Wspomniany mężczyzna miał - można rzec - wąskie zainteresowania, ponieważ działał jedynie na obszarze ROD. Był natomiast pewien bydgoszczanin, któremu przedstawiono 16 zarzutów za różne przewinienia. Zaczęło się od tego, że został złapany na gorącym uczynku. Podpalił koparkę w Żołędowie. Straty oszacowano na 60 tys. zł. 50-latek trafił do aresztu. Funkcjonariusze tropili w tym czasie kogoś, kto na paru bydgoskich osiedlach niszczy samochody. Domyślali się, że to może być jedna, ta sama osoba. Wyszło na jaw, że to ów 50-latek. Jegomość miał na koncie uszkodzenie 13 samochodów. Okazało się także, że pan znęcał się nad rodziną. Na koniec podpalił garaż i próbował to samo zrobić z następnym, lecz mundurowi popsuli mu plany.
Policjanci z Torunia przedstawili 19 zarzutów mieszkańcowi Łysomic, podejrzanemu o kradzież paliwa. 40-latek został zatrzymany na gorącym uczynku. Na akcje jeździł specjalnie przygotowanym autem; wewnątrz woził kanistry i pompy zasysające paliwo. Pechowo dla niego, gdyż kierował samochodem pomimo cofniętego prawa jazdy i nałożonego sądowego zakazu.
Hotelowy złodziej
53-latek z Hajnówki na Podlasiu podróżował po Polsce. Nie rekreacyjnie, jakby zawodowo. Zatrzymał się w toruńskim hotelu nie po to, żeby w nim przenocować, lecz żeby okraść pracownicę. Zabrał jej z pomieszczenia socjalnego zegarek, portfel z dokumentami, kartami płatniczymi i gotówką. Kryminalni znaleźli ponadto jego skrytkę na dworcu. Przechowywał w niej łupy pochodzące z wcześniejszego skoku we Wrocławiu, m.in. 20 bonów prezentowych. Już ich nie wykorzysta. Podejrzany „podróżnik” usłyszał pięć zarzutów.

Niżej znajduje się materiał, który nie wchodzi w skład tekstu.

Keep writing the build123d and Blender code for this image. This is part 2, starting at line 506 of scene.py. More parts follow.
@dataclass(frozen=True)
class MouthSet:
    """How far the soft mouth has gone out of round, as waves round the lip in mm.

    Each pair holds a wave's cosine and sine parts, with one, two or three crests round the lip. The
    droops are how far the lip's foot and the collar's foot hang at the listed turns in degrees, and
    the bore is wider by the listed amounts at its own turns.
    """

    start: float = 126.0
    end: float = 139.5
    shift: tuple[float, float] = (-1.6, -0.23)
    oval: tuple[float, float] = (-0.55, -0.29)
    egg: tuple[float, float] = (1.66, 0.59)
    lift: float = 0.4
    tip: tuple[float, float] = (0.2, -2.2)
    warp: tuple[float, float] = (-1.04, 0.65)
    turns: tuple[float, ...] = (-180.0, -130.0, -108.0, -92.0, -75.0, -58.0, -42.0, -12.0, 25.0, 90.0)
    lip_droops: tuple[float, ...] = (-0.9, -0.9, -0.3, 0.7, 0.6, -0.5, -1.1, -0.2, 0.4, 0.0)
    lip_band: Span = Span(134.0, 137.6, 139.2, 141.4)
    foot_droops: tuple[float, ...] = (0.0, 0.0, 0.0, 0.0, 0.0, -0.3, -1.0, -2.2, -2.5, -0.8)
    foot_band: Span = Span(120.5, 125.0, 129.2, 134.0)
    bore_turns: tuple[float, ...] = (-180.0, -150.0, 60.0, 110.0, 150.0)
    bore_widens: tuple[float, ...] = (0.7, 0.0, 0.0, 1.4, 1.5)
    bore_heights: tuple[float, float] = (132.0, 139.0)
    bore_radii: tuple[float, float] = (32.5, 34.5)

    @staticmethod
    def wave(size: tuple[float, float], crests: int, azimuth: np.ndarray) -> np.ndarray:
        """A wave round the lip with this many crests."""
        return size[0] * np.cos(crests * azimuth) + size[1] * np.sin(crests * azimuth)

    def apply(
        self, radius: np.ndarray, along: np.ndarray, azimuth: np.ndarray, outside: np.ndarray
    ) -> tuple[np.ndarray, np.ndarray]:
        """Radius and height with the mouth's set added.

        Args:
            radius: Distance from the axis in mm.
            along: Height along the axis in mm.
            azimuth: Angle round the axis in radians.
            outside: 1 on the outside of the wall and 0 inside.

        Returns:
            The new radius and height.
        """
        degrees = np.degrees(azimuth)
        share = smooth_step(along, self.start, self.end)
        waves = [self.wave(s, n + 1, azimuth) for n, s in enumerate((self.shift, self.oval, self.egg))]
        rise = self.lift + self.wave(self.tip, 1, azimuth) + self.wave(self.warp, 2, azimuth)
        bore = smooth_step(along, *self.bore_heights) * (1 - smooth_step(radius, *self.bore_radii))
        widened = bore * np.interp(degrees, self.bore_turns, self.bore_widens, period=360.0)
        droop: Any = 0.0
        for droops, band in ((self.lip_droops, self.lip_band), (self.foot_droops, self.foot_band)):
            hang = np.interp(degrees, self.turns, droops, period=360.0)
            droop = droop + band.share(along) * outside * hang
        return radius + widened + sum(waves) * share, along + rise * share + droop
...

Znowu seria włamań do altanek działkowych, ale tym razem w Inowrocławiu: 36-latek część rzeczy zostawił w lombardzie. Już raz był karany za kradzieże i wówczas postawiono mu 12 zarzutów. Wniosków żadnych nie wyciągnął. Znowu się włamywał. Gdy go policja później złapała, doszło mu 6 nowych zarzutów.
Mięso mrożone
32-latka i 67-letni wspólnik ukradli szufladę z mrożonym mięsem. To prawdopodobnie ze złości, dlatego, że nic innego na nich nie czekało. Mundurowi dopadli ich w powiecie inowrocławskim. Mundurowi ustalili, że na terenie gmin Barcin i Łabiszyn doszło do szeregu włamań do domów jednorodzinnych, zaś za tymi włamaniami stoi nietypowa para, właśnie ta od mięsa. Wcześniej jednak udawało jej się kraść przede wszystkim biżuterię. Duet działał profesjonalnie.

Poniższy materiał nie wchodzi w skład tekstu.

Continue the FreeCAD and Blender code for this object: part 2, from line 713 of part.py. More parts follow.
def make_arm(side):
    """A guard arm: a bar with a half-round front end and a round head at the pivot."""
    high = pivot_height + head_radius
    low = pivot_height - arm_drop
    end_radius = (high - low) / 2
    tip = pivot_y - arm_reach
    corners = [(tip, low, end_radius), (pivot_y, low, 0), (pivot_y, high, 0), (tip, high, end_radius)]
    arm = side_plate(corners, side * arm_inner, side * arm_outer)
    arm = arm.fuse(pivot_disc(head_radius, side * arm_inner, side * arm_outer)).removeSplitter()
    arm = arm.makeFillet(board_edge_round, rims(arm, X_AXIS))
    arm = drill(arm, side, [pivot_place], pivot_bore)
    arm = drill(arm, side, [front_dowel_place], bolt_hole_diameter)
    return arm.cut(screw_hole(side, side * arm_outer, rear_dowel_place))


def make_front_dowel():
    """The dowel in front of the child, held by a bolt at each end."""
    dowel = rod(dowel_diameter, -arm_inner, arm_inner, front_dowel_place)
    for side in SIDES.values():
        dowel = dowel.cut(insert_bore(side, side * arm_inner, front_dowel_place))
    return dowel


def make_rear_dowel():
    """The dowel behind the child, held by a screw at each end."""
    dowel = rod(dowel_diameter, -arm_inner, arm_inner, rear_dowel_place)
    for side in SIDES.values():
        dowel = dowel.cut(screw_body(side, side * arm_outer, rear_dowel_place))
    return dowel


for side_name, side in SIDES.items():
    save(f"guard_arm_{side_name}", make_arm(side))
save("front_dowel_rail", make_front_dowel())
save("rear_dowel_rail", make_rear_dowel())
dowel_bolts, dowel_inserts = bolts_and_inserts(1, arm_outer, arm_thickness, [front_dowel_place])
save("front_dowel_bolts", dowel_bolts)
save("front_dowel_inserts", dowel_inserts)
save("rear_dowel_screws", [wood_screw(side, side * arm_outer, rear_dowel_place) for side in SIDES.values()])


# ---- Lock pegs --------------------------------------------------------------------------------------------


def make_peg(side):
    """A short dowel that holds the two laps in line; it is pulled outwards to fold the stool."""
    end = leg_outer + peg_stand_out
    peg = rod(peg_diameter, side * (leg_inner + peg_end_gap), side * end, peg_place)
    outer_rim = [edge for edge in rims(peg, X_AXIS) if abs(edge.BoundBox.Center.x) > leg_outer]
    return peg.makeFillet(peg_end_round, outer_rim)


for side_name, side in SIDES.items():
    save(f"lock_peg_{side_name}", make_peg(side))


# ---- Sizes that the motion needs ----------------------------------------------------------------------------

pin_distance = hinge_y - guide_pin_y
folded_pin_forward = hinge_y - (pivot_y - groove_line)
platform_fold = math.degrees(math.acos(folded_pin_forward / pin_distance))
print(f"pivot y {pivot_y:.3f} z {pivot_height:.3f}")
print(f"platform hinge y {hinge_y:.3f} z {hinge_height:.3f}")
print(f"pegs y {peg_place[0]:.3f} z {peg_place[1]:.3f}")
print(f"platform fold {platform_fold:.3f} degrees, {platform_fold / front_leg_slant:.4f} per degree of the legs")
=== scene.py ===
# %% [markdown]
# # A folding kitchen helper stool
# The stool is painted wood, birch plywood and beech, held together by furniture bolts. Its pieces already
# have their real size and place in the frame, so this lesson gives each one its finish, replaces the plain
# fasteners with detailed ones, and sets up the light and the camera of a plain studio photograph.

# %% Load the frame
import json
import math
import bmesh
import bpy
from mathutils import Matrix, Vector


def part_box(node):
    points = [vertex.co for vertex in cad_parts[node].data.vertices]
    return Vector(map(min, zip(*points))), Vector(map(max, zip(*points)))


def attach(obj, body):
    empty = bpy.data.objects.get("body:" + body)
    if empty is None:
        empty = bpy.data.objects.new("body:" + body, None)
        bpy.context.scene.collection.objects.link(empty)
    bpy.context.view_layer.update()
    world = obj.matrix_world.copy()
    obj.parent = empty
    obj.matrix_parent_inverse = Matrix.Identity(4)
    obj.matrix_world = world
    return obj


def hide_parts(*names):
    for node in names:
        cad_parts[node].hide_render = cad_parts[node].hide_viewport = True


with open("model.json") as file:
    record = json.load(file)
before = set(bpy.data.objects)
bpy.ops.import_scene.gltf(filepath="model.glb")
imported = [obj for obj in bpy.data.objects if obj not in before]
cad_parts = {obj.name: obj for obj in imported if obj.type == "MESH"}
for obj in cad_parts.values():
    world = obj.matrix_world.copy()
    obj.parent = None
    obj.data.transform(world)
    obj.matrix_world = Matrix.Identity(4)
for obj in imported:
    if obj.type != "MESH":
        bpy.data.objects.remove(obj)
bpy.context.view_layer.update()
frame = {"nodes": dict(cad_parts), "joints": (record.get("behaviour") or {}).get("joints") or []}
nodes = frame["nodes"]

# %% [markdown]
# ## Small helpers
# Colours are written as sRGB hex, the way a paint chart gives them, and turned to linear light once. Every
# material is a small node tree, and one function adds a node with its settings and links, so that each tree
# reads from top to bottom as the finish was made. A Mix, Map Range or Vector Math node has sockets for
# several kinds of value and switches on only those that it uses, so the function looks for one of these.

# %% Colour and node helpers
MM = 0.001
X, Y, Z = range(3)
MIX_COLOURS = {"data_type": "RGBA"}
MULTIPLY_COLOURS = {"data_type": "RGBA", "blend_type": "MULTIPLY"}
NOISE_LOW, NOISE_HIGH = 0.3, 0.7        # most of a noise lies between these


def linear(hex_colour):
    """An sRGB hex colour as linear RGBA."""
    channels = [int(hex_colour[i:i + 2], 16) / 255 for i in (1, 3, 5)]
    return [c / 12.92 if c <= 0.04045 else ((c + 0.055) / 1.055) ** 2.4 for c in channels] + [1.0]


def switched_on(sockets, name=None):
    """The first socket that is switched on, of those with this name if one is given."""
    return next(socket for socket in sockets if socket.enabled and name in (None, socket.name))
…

- W samochodzie funkcjonariusze znaleźli m.in. kominiarkę, rękawiczki i latarki oraz narzędzia do pokonywania zabezpieczeń - wymieniali policjanci.
Jednym ze zwycięzców niechlubnego rankingu kryminalistów-rekordzistów w naszym województwie jest 27-latek spod Torunia, rozprowadzający narkotyki. Usłyszał 28 zarzutów. Gdybyśmy natomiast zawęzili kryteria, np. brali pod uwagę jedynie złodziejów rowerów, chyba wygrałby 26-latek z Torunia. Ukradł 17 rowerów.